Presumably we are to assume that "getting an A" or "getting a B" is a fact of nature that can only be changed by copying. The real situation is more complex.

To make the calculation more neutral, assume that by A people we mean the $12$ people whose names begin with A, and by B people we mean the $8$ people whose names begin with B. We calculate the probability of the configuration described in the problem, on the assumption of randomness.

Imagine that the seats are numbered $1$ to $20$, with $1$ and $2$ on the same bench, with $1$ on the left, and $2$ on the right. Assume that the remaining seats are numbered similarly.

The people can be assigned seats in $20!$ equally likely ways.

We now count the "favourables," the seat assignments that have $4$ benches with two A people each, and $2$ benches with two B people each, and therefore $4$ mixed benches.

The benches to hold only A people can be chosen in $\dbinom{10}{4}$ ways. For each such choice, the A people to fill them can be chosen in $\dbinom{12}{8}$ ways, and then these can be permuted in $8!$ ways, for a total so far of $\dbinom{10}{4}\dfrac{12!}{4!}$ ways.

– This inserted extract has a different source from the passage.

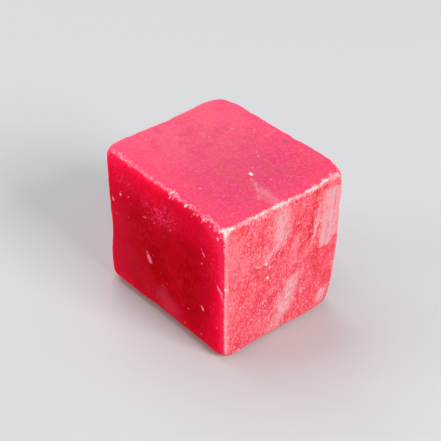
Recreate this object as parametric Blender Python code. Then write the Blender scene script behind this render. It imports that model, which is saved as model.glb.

For each way of filling the double A benches, the double B benches can be chosen in $\dbinom{6}{2}$ ways, and the people to fill them in $\dbinom{8}{4}$ ways. The people can be permuted in $4!$ ways, for a total of $\dbinom{6}{2}\dfrac{8!}{4!}$.

Finally, fill the $4$ "mixed" benches. For any $4$ given benches, the A and B person combinations to fill them can be chosen in $(4!)^2$ ways. The order in which the chosen people sit at their assigned bench can be changed in $2^4$ ways (for each bench, the A person can be on the left or on the right).

We end up with a total of $$\left[\binom{10}{4}\frac{12!}{4!}\right]\left[\binom{6}{2}\frac{8!}{4!} \right]\left[(4!)^2 2^4 \right].\tag{$1$}$$

Remark: To find the probability, we divide the number in $(1)$ by $20!$. There is a good deal of pleasant cancellation.

There is no reason to think that this number will tell us anything interesting about the likelihood of cheating having occurred. Even if the particular configuration happens to be somewhat unlikely, note that if we toss a fair die $10$ times, the sequence of results we get is very unlikely.